Antec ATX Power Supply Failure (EA-650 Green)
As an electronics hobbyist, I am quite familiar with the smell of fried electronics and burnt plastic. But I usually smell them immediately after I made a mistake, not waking up to that smell in the morning. I shot out of bed looking for the source, thinking one of my projects died overnight. But it wasn't one of my projects. The smell was coming from my TrueNAS CORE server, which was surprisingly still running. After I properly shut it down and disassembled its power supply, this is what I saw:

Not good, something got hot enough to melt a hole.

The heat source appears to be this row of surface mount resistors. While a resistor is expected to turn electricity into heat, they're not supposed to get this hot.

There are no components on the other side of the circuit board behind those transistors.
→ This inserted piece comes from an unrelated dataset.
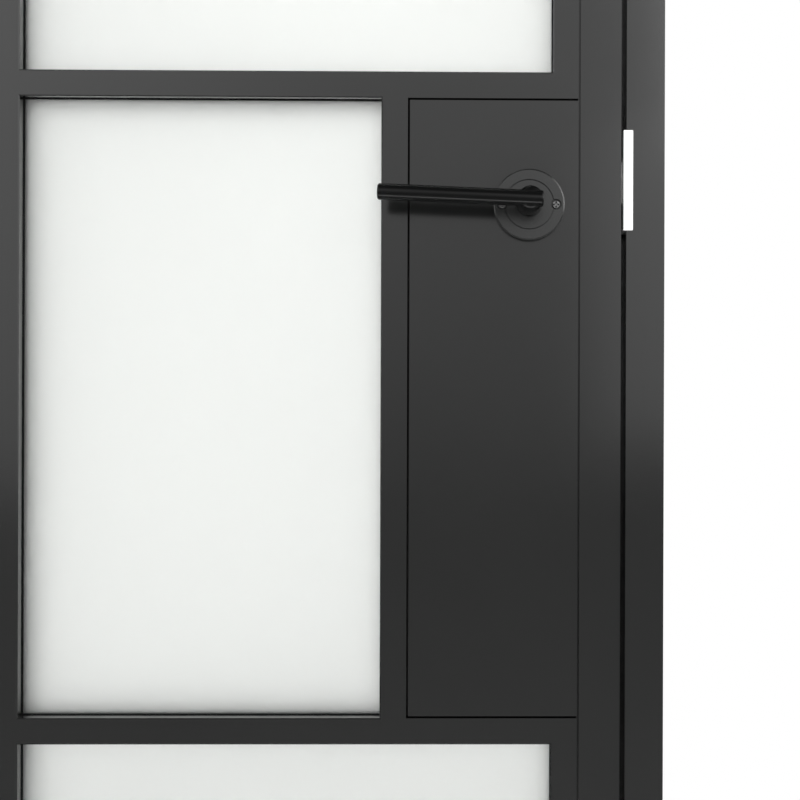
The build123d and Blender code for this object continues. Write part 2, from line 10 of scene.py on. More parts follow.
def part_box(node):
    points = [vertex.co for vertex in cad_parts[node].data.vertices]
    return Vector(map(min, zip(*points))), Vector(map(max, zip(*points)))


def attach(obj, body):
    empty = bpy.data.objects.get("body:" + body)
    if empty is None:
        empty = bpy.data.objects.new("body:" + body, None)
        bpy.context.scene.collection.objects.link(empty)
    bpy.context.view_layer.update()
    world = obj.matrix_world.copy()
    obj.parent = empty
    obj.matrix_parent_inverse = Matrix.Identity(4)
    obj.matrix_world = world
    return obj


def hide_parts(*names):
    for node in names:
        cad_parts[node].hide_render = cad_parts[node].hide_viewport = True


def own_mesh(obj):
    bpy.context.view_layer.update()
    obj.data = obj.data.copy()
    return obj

Just a few identifiers "2960323904" and "DC-3266".

The scorch marks left inside the power supply enclosure imply they got hot enough to start burning, which was thankfully contained within the enclosure and did not turn into a house fire. Hooray for electrical fire safety regulations! However, I'm concerned at the fact that it caught fire at all, as I would have the power supply to shut down when something goes wrong. Every one of my previous failed power supplies would shut down and refuse to run again, but this one kept running merrily along even after it had (briefly) caught on fire!

There were no signs of damage beyond this vertical riser circuit board. I saw nothing I recognized as a fuse, though I'm sure there are form factors I don't recognize. [UPDATE: I took apart another computer power supply and found it died from a blown fuse. The fuse was very hidden and definitely not designed to be user accessible. Once I found the fuse in that other power supply, I was able to return to this power supply and find its non-user-serviceable fuse as well. This fuse did not blow despite the fire.]
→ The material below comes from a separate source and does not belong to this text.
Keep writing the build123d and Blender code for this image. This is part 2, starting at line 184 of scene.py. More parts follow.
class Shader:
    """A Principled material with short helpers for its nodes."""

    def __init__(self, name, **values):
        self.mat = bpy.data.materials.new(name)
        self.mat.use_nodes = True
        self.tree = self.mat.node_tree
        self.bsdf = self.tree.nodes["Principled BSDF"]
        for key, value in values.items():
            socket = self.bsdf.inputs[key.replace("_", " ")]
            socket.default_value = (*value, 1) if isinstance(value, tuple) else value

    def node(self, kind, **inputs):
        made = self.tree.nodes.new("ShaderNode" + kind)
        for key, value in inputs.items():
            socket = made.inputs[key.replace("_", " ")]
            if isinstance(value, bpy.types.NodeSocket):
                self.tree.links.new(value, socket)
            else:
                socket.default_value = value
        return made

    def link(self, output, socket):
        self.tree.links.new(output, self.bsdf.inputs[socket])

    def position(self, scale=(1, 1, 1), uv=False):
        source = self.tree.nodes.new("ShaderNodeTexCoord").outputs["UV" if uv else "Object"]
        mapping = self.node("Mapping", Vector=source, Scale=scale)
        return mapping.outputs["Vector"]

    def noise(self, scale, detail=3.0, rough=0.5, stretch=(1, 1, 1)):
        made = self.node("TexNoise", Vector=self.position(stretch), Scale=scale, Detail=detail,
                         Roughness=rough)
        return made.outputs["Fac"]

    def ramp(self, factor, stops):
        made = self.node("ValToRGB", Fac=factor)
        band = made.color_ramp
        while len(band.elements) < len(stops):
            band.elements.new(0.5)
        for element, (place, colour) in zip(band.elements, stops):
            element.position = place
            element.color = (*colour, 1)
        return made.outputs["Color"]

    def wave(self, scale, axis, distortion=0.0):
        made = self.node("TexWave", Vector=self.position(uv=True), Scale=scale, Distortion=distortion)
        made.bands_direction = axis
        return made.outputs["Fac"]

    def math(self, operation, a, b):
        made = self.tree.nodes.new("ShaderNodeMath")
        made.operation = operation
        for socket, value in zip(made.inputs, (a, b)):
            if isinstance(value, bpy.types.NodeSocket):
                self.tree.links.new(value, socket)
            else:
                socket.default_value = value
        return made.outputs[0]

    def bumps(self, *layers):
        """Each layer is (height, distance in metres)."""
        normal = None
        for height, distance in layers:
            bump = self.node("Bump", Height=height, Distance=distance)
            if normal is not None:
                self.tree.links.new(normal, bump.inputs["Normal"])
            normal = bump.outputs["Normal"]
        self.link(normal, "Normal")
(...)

No sign of overheated traces on the circuit board.

This power supply had been running quietly and reliably for years, powering my TrueNAS CORE server. My Kill-A-Watt meter indicated a steady-state power draw of roughly 80-90W, which is a tiny fraction of this power supply's advertised 650W capacity.

I don't remember how long I've had this power supply, but I am confident it is well out of warranty. The only date stamp I saw was on the back of the cooling fan, with a manufacturing date of December 13th, 2011. This puts an upper bound on the age.
Random side note: I think "Protechnic" is a perfectly reasonable name for an electronics supplier company. Given this episode of combustion, though, I also note it is just one unfortunate letter off from "pyrotechnic".